REQUEST: Copy every line in the records below that contains the word "pose".

RECORDS PROVIDED:
— Begin —

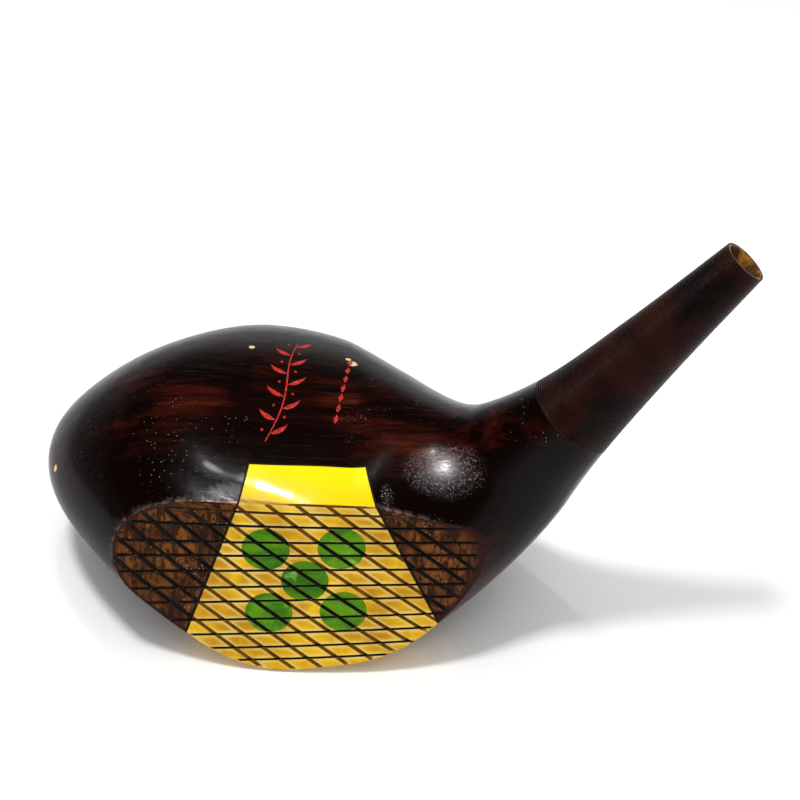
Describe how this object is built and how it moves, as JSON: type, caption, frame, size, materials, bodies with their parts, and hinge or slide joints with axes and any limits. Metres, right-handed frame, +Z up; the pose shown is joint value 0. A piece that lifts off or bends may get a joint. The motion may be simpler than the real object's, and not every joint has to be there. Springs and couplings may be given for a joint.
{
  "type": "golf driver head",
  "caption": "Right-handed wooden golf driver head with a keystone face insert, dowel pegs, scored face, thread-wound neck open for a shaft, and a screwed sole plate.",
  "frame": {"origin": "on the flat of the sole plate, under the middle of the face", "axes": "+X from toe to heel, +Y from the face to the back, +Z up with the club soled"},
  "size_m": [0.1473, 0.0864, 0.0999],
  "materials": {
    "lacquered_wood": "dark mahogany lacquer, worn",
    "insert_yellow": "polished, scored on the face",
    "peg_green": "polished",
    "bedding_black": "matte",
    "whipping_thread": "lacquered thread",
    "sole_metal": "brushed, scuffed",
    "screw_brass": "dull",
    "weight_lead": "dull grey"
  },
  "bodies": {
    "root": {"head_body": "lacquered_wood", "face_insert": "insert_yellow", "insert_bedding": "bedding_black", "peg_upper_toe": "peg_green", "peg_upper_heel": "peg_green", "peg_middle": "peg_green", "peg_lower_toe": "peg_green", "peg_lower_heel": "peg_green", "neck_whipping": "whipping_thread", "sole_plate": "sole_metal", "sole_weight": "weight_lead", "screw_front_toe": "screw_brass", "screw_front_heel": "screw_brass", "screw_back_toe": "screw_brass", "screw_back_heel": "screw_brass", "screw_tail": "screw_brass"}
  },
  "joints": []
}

— End —
— Begin —

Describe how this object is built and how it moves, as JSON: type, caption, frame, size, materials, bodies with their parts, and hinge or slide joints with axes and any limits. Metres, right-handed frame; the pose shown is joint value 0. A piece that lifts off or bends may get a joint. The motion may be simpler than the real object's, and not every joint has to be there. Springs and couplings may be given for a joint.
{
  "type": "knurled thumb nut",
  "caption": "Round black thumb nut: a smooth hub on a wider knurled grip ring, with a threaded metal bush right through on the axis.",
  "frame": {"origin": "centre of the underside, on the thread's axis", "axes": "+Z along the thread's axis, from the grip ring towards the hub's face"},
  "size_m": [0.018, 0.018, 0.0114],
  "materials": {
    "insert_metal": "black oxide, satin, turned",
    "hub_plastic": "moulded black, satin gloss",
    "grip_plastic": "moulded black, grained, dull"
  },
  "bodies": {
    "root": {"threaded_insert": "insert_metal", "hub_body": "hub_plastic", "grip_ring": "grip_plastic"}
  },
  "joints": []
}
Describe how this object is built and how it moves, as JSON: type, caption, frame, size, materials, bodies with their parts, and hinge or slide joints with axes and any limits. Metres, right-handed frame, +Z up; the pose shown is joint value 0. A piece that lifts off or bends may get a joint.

— End —
— Begin —

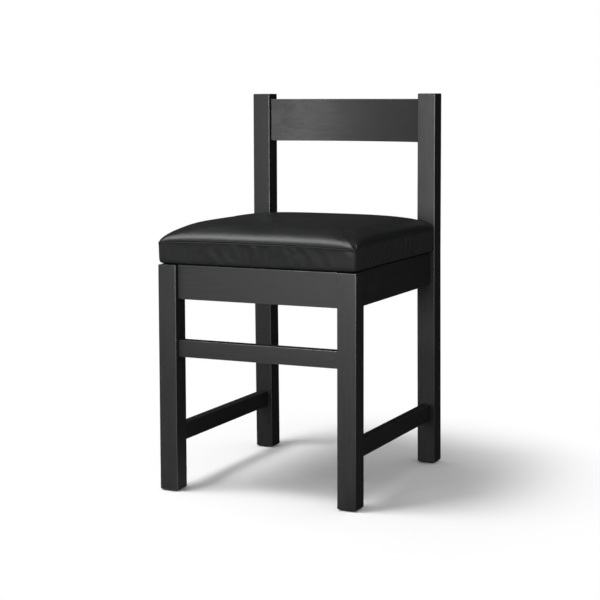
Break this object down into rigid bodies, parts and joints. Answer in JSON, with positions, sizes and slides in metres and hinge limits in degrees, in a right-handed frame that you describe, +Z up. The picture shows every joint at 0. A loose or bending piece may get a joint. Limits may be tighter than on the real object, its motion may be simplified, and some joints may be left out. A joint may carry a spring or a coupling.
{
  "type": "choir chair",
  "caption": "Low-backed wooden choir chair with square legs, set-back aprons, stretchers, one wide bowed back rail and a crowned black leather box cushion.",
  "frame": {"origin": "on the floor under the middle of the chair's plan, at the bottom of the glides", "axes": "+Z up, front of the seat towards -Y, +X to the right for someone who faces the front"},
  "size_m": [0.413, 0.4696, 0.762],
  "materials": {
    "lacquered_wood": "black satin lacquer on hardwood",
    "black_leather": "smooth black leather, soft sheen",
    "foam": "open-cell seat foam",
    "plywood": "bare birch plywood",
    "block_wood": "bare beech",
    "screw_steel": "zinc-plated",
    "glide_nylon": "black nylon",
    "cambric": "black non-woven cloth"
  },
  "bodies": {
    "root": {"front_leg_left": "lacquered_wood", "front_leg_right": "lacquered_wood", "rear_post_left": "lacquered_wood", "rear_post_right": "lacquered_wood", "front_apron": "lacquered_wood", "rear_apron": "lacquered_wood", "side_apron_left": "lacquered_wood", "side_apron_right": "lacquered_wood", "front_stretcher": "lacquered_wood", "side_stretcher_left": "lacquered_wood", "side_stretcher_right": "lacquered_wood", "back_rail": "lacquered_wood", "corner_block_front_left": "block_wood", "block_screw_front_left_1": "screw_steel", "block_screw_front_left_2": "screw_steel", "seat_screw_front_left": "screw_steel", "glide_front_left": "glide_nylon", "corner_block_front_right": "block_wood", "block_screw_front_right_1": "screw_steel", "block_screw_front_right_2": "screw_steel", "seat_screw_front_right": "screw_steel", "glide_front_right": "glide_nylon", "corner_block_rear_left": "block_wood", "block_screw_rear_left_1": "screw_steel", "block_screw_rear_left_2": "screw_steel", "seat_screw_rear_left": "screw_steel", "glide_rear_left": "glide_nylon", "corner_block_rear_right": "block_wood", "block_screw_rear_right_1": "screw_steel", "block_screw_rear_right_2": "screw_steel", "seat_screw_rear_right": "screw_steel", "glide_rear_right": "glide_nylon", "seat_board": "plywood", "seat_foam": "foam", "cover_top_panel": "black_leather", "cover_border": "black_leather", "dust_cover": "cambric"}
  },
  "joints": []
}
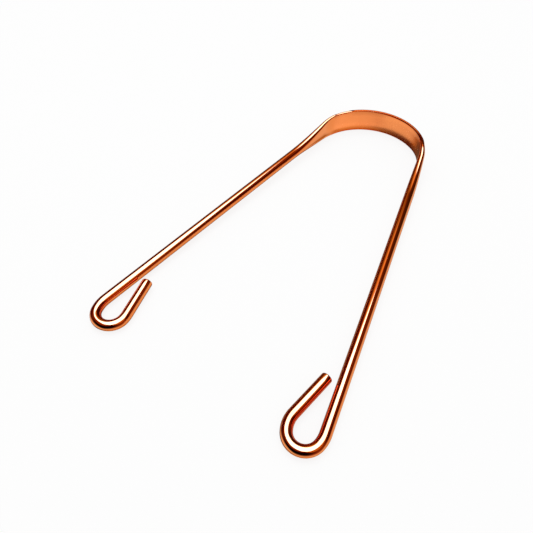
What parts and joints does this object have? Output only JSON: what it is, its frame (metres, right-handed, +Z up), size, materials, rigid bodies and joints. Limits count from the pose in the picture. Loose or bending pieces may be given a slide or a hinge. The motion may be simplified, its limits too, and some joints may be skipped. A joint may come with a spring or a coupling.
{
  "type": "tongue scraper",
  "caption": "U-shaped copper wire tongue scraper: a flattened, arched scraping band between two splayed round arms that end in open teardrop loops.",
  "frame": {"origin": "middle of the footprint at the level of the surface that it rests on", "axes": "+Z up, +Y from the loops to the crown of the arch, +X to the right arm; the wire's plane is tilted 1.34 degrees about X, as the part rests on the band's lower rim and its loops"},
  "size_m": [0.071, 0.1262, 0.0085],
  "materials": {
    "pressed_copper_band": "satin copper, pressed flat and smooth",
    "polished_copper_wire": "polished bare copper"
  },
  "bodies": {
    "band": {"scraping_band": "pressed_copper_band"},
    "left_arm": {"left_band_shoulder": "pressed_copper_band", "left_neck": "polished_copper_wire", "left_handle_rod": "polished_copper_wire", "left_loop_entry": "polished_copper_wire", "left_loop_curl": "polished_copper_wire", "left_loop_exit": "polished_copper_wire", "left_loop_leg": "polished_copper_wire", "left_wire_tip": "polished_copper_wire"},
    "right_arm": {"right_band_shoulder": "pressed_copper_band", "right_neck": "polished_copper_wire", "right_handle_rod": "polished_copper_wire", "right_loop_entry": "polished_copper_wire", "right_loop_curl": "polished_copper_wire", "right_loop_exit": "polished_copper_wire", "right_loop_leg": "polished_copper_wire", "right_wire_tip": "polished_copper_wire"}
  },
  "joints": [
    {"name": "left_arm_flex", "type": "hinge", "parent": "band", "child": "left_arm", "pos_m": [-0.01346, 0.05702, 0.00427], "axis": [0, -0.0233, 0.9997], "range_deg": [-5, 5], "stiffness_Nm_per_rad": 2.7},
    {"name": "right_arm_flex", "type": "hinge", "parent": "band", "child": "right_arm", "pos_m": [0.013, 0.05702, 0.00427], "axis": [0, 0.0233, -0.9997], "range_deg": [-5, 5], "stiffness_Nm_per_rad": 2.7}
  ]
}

— End —

FINAL ANSWER:
Describe how this object is built and how it moves, as JSON: type, caption, frame, size, materials, bodies with their parts, and hinge or slide joints with axes and any limits. Metres, right-handed frame, +Z up; the pose shown is joint value 0. A piece that lifts off or bends may get a joint. The motion may be simpler than the real object's, and not every joint has to be there. Springs and couplings may be given for a joint.
Describe how this object is built and how it moves, as JSON: type, caption, frame, size, materials, bodies with their parts, and hinge or slide joints with axes and any limits. Metres, right-handed frame; the pose shown is joint value 0. A piece that lifts off or bends may get a joint. The motion may be simpler than the real object's, and not every joint has to be there. Springs and couplings may be given for a joint.
Describe how this object is built and how it moves, as JSON: type, caption, frame, size, materials, bodies with their parts, and hinge or slide joints with axes and any limits. Metres, right-handed frame, +Z up; the pose shown is joint value 0. A piece that lifts off or bends may get a joint.
What parts and joints does this object have? Output only JSON: what it is, its frame (metres, right-handed, +Z up), size, materials, rigid bodies and joints. Limits count from the pose in the picture. Loose or bending pieces may be given a slide or a hinge. The motion may be simplified, its limits too, and some joints may be skipped. A joint may come with a spring or a coupling.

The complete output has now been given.